The universal Harish-Chandra $j$-function

Abstract: Let $F$ be a nonarchimedean local field with residue field of cardinality $q$, let $G$ be the $F$-points of a connected reductive group defined over $F$, let $P$ and $Q$ be two parabolic subgroups with the same Levi factor $M$. We construct intertwining operators $J_{Q|P}$ and the Harish-Chandra $j$-function $j^G$ for finitely generated smooth $A[M]$-modules, where $A$ is any commutative Noetherian algebra over $\mathbb{Z}' :=\mathbb{Z}[\sqrt{q}^{-1}]$. The construction is functorial, compatible with extension of scalars, and generalizes the previously known constructions.
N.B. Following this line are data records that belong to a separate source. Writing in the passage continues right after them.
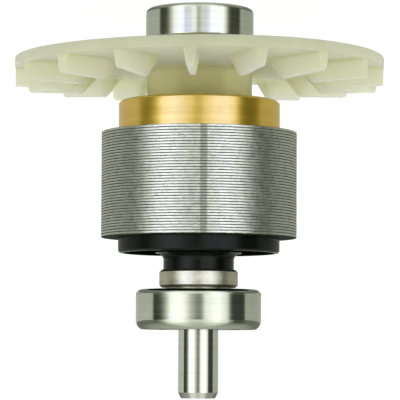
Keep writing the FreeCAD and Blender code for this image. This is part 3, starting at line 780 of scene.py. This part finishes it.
def makeBand(band, look):
    points = band["sides"][0] + band["middle"] + band["sides"][1]
    columns = []
    for (start, glow), (end, after) in zip(points, points[1:]):
        steps = math.ceil((end - start) / look["bandStep"])
        for step in range(steps):
            share = step / steps
            columns.append((start + (end - start) * share, glow + (after - glow) * share))
    columns.append(points[-1])
    places = []
    glows = []
    for azimuth, glow in columns:
        turn = math.radians(azimuth)
        x = math.sin(turn) * look["bandDistance"]
        y = -math.cos(turn) * look["bandDistance"]
        places += [(x, y, band["low"]), (x, y, band["high"])]
        glows += [glow, glow]
    firsts = range(0, 2 * (len(columns) - 1), 2)        # the lower place of each column
    faces = [(first, first + 2, first + 3, first + 1) for first in firsts]
    if "lid" in band:
        height, edge = (band["high"], 1) if band["low"] > 0 else (band["low"], 0)
        places.append((0.0, 0.0, height))
        glows.append(band["lid"])
        faces += [(first + edge, first + 2 + edge, len(places) - 1) for first in firsts]
    piece = meshObject(band["name"], places, faces)
    piece.data.attributes.new("glow", "FLOAT", "POINT").data.foreach_set("value", glows)
    dressBand(piece, {**look, **band})      # a band's own tints come before the studio's


def dressBand(piece, look):  # glows by its attribute, and only reflections show it
    material, tree = stageMaterial(piece.name)
    strength = addNode(tree, "Attribute", attribute_name="glow").outputs["Fac"]
    bright = spread(tree, strength, 0.0, 1.0, look["dimGlow"], look["brightGlow"])
    colour = mixColours(tree, bright, look["dimTint"], look["brightTint"])
    glow = addNode(tree, "Emission", {"Color": colour, "Strength": strength}).outputs[0]
    tree.links.new(glow, tree.nodes.new("ShaderNodeOutputMaterial").inputs[0])
    piece.data.materials.append(material)
    for kind in ("camera", "diffuse", "transmission", "volume_scatter", "shadow"):
        setattr(piece, "visible_" + kind, False)


def makeLamp(name, azimuth, height, look):
    data = bpy.data.lights.new(name, "AREA")
    data.shape = "SQUARE"
    data.size = look["lampSize"]
    data.energy = look["lampWatts"]
    lamp = bpy.data.objects.new(name, data)
    turn = math.radians(azimuth)
    flat = math.sqrt(look["lampDistance"] ** 2 - height ** 2)
    place = Vector((math.sin(turn) * flat, -math.cos(turn) * flat, height))
    lamp.location = place
    lamp.rotation_euler = (Vector((0, 0, look["lampAim"])) - place).to_track_quat("-Z", "Y").to_euler()
    lamp.visible_glossy = False
    bpy.context.scene.collection.objects.link(lamp)


makeCamera(camera)
makeWorld(studio)
makeFloor(studio)
for band in bands:
    makeBand(band, studio)
for name, azimuth, height in studio["lamps"]:
    makeLamp(name, azimuth, height, studio)
bpy.context.scene.view_settings.view_transform = "Standard"
print("studio set")
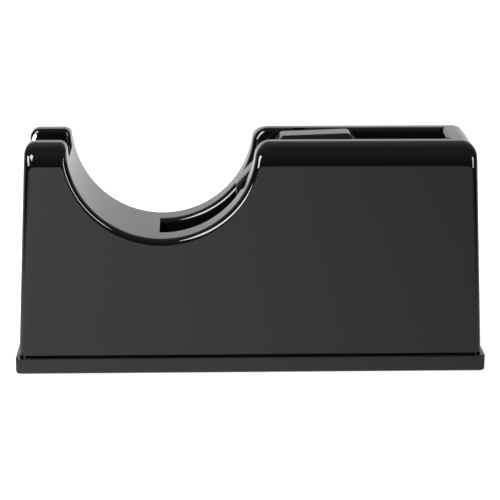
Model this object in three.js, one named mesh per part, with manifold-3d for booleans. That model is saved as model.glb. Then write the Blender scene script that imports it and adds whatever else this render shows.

We prove a generic Schur's lemma result for parabolic induction, which circumvents the need for generic irreducibility in defining $j^G$. Setting $A=\mathbb{Z}'$ and applying the construction to finitely generated projective generators produces a universal $j$-function that is a rational function with coefficients in the Bernstein center of $M$ over $\mathbb{Z}'$, and which gives the $j$-function of any object via specializing at points of the Bernstein scheme. We conclude by characterizing the local Langlands in families morphism (when it exists) for quasisplit classical groups in terms of an equality of $j$-functions.